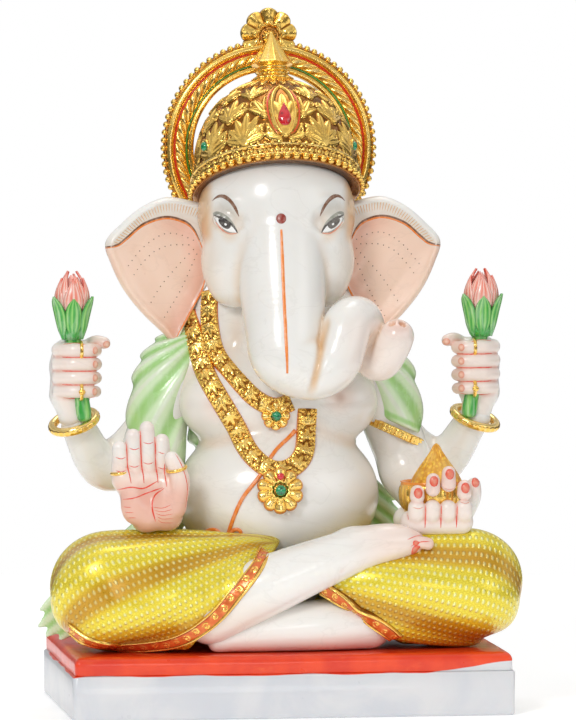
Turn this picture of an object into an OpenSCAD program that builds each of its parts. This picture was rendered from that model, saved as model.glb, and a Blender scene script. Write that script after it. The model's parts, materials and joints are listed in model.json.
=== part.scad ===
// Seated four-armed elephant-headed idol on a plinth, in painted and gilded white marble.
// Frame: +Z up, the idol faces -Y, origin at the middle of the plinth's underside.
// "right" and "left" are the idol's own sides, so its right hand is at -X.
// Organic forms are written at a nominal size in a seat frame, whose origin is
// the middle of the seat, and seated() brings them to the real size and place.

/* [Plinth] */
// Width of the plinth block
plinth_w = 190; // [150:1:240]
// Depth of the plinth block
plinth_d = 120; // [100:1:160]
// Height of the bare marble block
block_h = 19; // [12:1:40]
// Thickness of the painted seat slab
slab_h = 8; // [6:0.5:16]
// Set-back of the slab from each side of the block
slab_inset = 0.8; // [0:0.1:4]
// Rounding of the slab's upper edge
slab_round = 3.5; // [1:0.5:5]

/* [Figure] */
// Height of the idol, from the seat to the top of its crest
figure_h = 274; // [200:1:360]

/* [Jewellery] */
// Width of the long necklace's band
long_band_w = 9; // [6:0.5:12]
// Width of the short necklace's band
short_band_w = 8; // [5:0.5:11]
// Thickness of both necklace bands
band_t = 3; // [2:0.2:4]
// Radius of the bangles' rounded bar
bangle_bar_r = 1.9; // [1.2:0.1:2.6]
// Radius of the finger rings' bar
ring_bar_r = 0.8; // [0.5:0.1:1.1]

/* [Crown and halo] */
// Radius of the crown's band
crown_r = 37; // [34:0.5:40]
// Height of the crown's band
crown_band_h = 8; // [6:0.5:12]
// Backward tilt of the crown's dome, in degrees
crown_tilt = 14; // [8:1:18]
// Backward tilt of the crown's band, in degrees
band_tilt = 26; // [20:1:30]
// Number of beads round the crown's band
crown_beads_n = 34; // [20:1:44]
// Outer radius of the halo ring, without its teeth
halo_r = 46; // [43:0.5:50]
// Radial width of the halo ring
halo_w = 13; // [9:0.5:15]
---
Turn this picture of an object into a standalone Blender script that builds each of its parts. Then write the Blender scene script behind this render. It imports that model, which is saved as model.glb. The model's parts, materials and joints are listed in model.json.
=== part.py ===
==
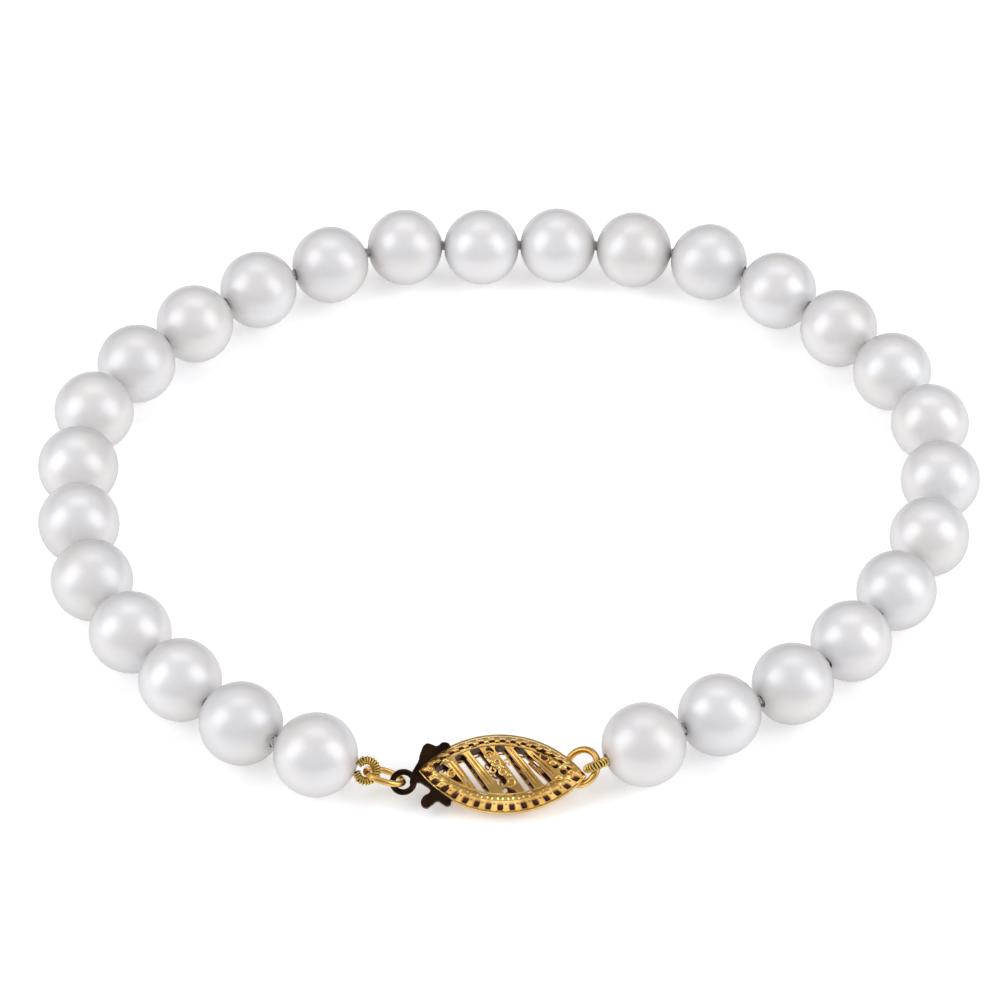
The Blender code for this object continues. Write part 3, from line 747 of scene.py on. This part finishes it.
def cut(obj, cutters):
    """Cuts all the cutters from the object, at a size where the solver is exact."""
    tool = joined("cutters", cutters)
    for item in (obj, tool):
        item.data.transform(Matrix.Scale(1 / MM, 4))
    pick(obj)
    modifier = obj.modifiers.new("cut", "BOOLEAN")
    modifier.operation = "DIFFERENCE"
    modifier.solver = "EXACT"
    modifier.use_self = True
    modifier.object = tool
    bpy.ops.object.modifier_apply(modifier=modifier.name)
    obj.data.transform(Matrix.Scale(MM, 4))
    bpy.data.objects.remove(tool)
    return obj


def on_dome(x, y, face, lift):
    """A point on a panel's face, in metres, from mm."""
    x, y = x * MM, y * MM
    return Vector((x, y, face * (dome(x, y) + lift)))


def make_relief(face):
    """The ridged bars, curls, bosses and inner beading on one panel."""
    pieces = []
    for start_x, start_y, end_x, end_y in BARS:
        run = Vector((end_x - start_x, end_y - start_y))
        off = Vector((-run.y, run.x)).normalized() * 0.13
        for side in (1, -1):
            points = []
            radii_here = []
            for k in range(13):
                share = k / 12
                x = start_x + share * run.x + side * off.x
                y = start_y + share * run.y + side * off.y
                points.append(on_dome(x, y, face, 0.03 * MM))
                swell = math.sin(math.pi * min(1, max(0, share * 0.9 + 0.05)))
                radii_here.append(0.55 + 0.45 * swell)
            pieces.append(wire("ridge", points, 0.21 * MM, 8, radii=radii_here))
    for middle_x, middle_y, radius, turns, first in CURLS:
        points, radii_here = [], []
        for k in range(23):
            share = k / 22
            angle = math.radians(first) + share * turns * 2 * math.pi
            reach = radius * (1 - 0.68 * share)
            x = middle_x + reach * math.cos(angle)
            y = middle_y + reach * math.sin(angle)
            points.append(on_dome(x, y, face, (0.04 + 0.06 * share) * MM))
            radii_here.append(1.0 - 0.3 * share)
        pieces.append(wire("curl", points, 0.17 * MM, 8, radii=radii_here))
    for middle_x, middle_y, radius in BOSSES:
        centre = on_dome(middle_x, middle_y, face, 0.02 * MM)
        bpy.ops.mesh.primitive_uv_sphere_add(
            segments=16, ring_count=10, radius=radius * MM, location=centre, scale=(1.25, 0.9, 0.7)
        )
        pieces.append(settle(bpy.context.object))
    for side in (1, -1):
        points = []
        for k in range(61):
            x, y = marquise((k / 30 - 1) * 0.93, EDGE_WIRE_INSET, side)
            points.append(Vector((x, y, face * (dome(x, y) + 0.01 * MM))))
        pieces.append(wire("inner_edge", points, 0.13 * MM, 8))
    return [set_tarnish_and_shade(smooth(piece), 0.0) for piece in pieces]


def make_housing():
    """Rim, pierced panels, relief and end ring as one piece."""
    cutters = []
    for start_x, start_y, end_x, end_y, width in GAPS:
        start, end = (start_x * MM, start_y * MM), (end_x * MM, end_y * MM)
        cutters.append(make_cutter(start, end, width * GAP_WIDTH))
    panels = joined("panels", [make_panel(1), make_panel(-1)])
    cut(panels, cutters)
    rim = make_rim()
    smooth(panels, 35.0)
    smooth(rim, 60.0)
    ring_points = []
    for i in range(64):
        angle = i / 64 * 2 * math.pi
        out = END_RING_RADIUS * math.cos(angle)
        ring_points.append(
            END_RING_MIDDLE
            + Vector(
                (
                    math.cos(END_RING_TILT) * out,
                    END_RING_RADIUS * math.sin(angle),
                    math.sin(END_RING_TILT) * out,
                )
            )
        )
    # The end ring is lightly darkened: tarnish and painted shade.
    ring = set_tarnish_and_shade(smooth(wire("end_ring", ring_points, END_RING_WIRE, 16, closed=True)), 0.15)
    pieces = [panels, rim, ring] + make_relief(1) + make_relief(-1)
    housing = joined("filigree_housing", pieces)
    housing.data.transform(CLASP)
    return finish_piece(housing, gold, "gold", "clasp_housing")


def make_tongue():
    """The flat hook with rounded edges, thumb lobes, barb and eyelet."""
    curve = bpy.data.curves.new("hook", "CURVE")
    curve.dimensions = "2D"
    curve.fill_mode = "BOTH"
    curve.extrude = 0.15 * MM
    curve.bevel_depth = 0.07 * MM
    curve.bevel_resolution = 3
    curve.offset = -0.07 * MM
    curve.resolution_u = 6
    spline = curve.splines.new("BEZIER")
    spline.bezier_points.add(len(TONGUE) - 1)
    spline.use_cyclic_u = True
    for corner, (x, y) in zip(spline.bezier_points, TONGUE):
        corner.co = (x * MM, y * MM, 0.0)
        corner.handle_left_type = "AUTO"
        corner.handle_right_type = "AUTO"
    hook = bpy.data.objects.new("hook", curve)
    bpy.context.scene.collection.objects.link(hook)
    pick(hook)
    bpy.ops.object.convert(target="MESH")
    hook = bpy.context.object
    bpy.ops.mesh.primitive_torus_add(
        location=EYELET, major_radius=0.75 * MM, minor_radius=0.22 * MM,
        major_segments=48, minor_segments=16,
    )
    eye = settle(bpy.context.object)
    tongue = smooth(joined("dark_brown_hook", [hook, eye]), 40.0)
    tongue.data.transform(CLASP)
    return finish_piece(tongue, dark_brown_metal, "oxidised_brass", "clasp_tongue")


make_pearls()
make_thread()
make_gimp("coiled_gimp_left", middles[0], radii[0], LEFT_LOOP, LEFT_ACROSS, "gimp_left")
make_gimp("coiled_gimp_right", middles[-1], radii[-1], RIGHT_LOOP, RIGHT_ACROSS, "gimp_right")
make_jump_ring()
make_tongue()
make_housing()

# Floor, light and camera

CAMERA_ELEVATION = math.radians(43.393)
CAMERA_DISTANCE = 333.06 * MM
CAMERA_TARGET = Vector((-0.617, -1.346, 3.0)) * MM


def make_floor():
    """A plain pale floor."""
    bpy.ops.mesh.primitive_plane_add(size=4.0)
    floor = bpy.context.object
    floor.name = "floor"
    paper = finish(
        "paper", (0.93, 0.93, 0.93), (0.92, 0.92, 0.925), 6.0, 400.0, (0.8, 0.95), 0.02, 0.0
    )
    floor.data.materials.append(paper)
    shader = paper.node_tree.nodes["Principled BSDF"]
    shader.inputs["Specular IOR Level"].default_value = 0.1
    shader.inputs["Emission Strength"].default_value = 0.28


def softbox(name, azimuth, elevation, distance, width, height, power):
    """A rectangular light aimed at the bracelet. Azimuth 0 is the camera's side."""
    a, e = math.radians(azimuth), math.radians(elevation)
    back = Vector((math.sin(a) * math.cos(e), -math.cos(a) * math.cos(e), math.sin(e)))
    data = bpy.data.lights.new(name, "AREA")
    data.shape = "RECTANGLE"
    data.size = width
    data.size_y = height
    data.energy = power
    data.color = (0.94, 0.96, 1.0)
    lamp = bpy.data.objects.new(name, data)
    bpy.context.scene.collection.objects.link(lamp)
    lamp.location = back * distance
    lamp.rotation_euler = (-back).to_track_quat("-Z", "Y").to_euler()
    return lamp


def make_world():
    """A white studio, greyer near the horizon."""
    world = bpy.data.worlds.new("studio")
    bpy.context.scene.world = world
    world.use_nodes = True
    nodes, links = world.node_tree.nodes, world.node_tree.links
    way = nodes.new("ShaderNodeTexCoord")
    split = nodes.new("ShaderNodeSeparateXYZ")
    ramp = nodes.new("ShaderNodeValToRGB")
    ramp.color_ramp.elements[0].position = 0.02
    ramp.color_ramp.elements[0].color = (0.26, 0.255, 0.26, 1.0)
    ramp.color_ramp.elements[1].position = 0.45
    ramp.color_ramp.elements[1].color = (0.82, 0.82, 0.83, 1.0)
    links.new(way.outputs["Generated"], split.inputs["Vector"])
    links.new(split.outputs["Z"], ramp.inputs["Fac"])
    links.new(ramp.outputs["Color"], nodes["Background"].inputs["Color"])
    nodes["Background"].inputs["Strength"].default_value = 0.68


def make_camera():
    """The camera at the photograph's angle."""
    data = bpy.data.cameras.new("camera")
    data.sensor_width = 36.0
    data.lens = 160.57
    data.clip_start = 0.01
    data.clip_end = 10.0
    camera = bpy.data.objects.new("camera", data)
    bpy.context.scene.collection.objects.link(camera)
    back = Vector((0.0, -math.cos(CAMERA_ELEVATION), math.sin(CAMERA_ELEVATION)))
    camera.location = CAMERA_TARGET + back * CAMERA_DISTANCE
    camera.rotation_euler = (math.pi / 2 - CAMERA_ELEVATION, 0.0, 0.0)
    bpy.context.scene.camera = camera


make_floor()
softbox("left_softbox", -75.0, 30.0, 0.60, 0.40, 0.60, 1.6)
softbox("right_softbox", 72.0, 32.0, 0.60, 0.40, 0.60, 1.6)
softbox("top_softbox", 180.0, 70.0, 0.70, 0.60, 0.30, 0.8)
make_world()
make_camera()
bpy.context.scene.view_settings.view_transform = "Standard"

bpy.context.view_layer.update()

◆ Exercise prompt:
Print exactly the lines above from the one with "The Blender code" to the one with "return Vector((x, y, face", including both.

◆ Answer to the task:
The Blender code for this object continues. Write part 3, from line 747 of scene.py on. This part finishes it.
def cut(obj, cutters):
    """Cuts all the cutters from the object, at a size where the solver is exact."""
    tool = joined("cutters", cutters)
    for item in (obj, tool):
        item.data.transform(Matrix.Scale(1 / MM, 4))
    pick(obj)
    modifier = obj.modifiers.new("cut", "BOOLEAN")
    modifier.operation = "DIFFERENCE"
    modifier.solver = "EXACT"
    modifier.use_self = True
    modifier.object = tool
    bpy.ops.object.modifier_apply(modifier=modifier.name)
    obj.data.transform(Matrix.Scale(MM, 4))
    bpy.data.objects.remove(tool)
    return obj


def on_dome(x, y, face, lift):
    """A point on a panel's face, in metres, from mm."""
    x, y = x * MM, y * MM
    return Vector((x, y, face * (dome(x, y) + lift)))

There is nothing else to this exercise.